Dataset section –
+++++
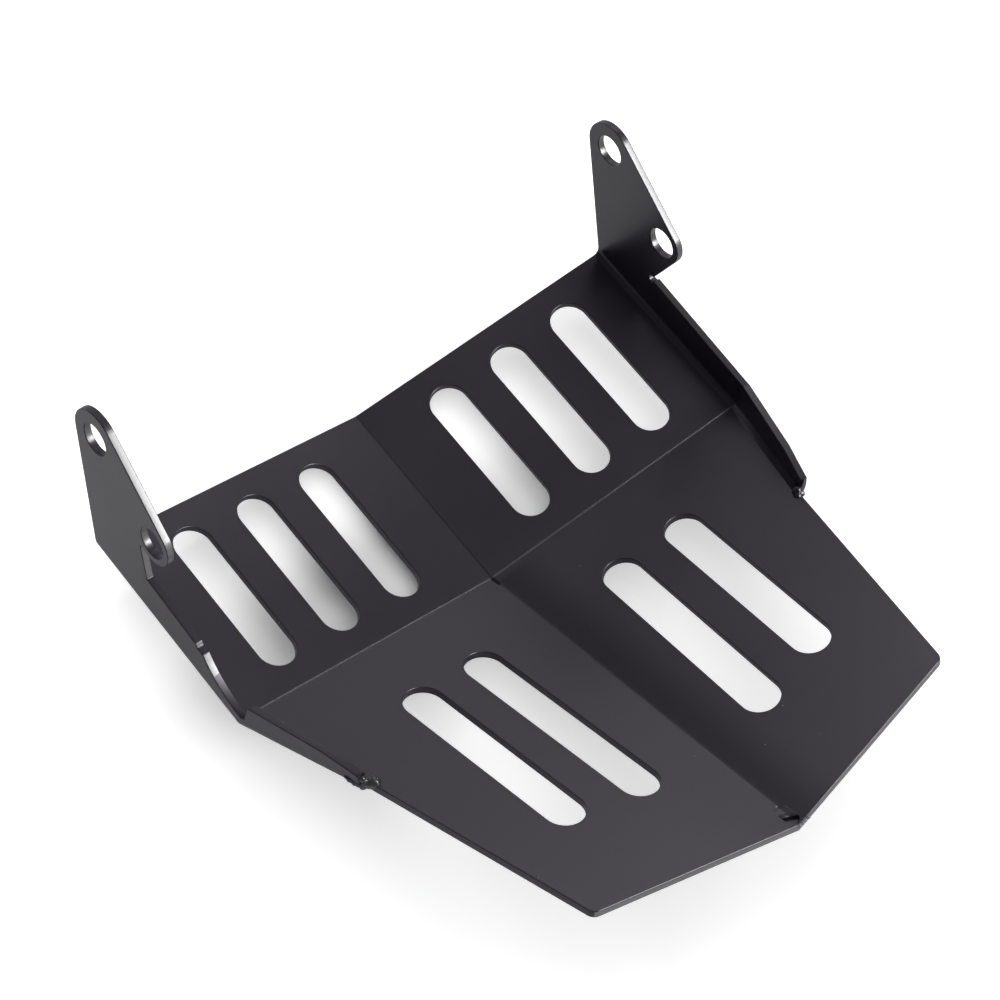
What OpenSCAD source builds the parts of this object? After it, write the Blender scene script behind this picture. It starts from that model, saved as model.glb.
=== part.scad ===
// Motorcycle chin spoiler: a vented belly plate folded from one steel blank.
// Frame: X across the bike, +Y to the rear, +Z up, and the rear keel fold is level.
// The origin is the middle of the line through the two upper bolt holes.
// Lengths are in millimetres, angles in degrees.

/* [Sheet] */
// Thickness of the steel sheet
sheet_t = 2.5; // [1.5:0.1:3.5]
// Inside radius of the bends that raise the side flanges
bend_r = 2.5; // [1.5:0.5:5]
// Inside radius of the shallow keel folds
keel_r = 4; // [2:0.5:8]

/* [Belly] */
// Clear width between the feet of the two side flanges
inner_w = 199; // [190:1:230]
// Length of the level rear half, along the keel
rear_l = 70; // [66:1:74]
// Angle by which each belly panel rises from the keel towards its side
vee_a = 9.6; // [6:0.2:12]
// Angle by which the front half rises ahead of the cross fold
nose_a = 21.4; // [16:0.2:26]
// Distance from the cross fold to a front corner, square to the fold
nose_side_l = 120; // [114:1:140]
// Distance from the cross fold to the middle of the front edge, along the keel
nose_mid_l = 134.5; // [130:0.5:150]
// Distance from the middle to a front corner, parallel to the cross fold
nose_half_w = 77.5; // [72:0.5:82]
// Distance from the middle to a side edge of the nose, just ahead of its tab
nose_shoulder_w = 90.5; // [90:0.5:96]
// Radius of the two front corners
nose_corner_r = 3; // [1:0.5:8]

/* [Vent slots] */
// Width of every slot
slot_w = 13; // [8:0.5:16]
// Distance from one slot to the next
slot_pitch = 25; // [20:0.5:26]
// Slots in each rear panel
rear_slots = 3; // [1:1:3]
// Length of a rear slot
rear_slot_l = 54; // [30:1:58]
// Distance from the keel to the first rear slot
rear_slot_at = 27; // [20:0.5:29]
// Slots in each front panel
front_slots = 2; // [1:1:2]
// Length of the front slot next to the keel
front_slot_l = 76.5; // [40:0.5:84]
// Amount by which the next front slot is shorter
front_slot_step = 5.6; // [0:0.2:10]
// Distance from the middle to the first front slot
front_slot_at = 30.3; // [24:0.1:33]
// Distance from the cross fold to the rear end of the front slots
front_slot_gap = 22; // [14:0.5:28]

/* [Ears] */
// Diameter of the four bolt holes
hole_d = 10.5; // [6:0.5:12]
// Distance of the upper holes behind the cross fold
upper_y = 79; // [76:0.5:90]
// Height of the upper holes above the rear keel
upper_z = 63.5; // [60:0.5:80]
// Distance of the lower holes behind the cross fold
lower_y = 48.5; // [46:0.5:51]
// Height of the lower holes above the rear keel
lower_z = 49.5; // [48:0.5:53]
// Radius of the rounded ear top
ear_top_r = 9.8; // [8.5:0.1:12]
// Radius of the rounded lobe round the lower hole
ear_low_r = 7.6; // [7.2:0.1:8.2]

/* [Side flanges] */
// Angle by which the flanges lean in towards the engine
lean_a = 2.5; // [0:0.5:5]
// Height of the flange's top edge at the foot of the ear, above the rear keel
flange_rear_z = 30.5; // [29.5:0.5:33]
// Height of the flange's top edge at the cross fold
flange_mid_z = 28; // [26.5:0.5:30]
// Distance of the ear's foot behind the cross fold
ear_foot_y = 47; // [45:0.5:49]
// Distance ahead of the cross fold to the knee in a tab's top edge
tab_knee_l = 26; // [20:1:28]
// Height of that knee above the rear keel
tab_knee_z = 33.8; // [32:0.2:36]
// Distance ahead of the cross fold to the front end of a tab's top edge
tab_l = 38; // [30:1:44]
// Width of the relief cut at the front end of a tab
tab_relief = 0.6; // [0.4:0.1:1.5]
// Height of a tab's top edge at its front end
tab_end_z = 34.4; // [33:0.2:38]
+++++
Stated problem – Return nothing but the lines from the start of the listing above through the line containing "keel_r = 4; // [2:0.5:8]", exactly as given.

Output of the task –
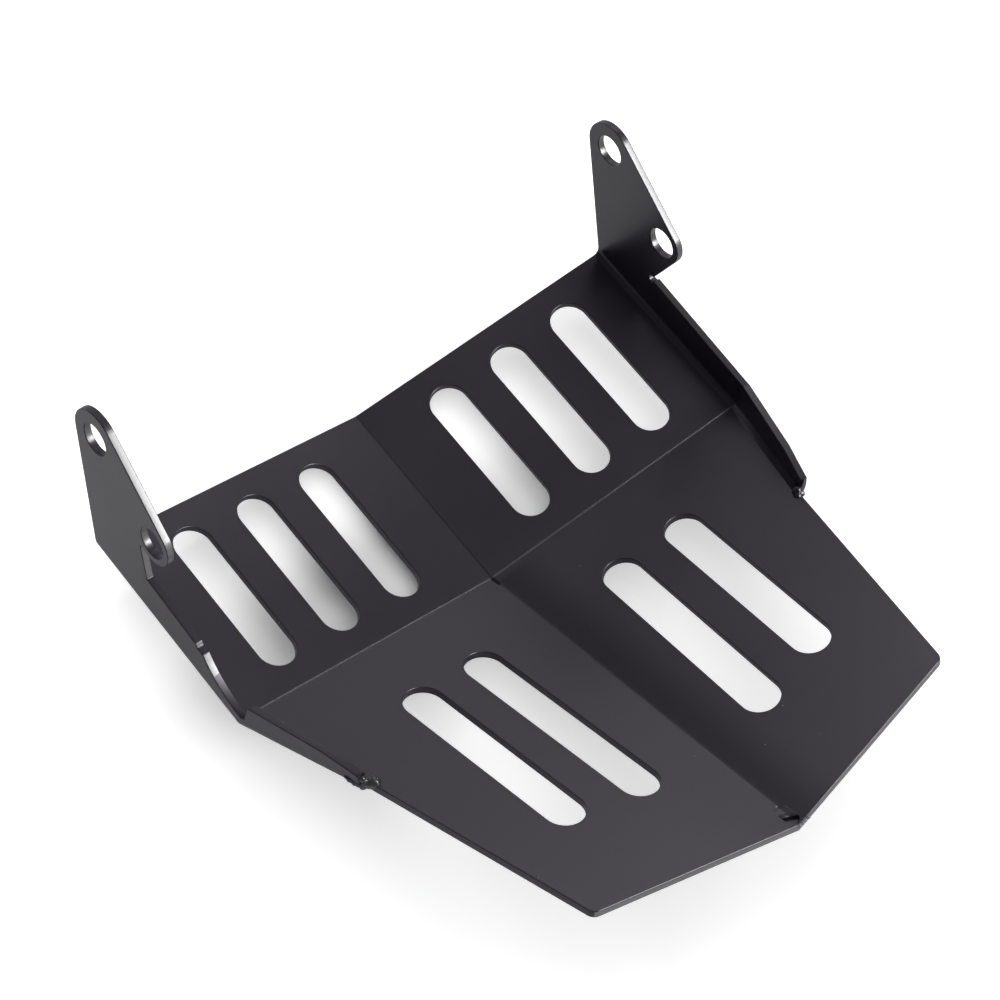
What OpenSCAD source builds the parts of this object? After it, write the Blender scene script behind this picture. It starts from that model, saved as model.glb.
=== part.scad ===
// Motorcycle chin spoiler: a vented belly plate folded from one steel blank.
// Frame: X across the bike, +Y to the rear, +Z up, and the rear keel fold is level.
// The origin is the middle of the line through the two upper bolt holes.
// Lengths are in millimetres, angles in degrees.

/* [Sheet] */
// Thickness of the steel sheet
sheet_t = 2.5; // [1.5:0.1:3.5]
// Inside radius of the bends that raise the side flanges
bend_r = 2.5; // [1.5:0.5:5]
// Inside radius of the shallow keel folds
keel_r = 4; // [2:0.5:8]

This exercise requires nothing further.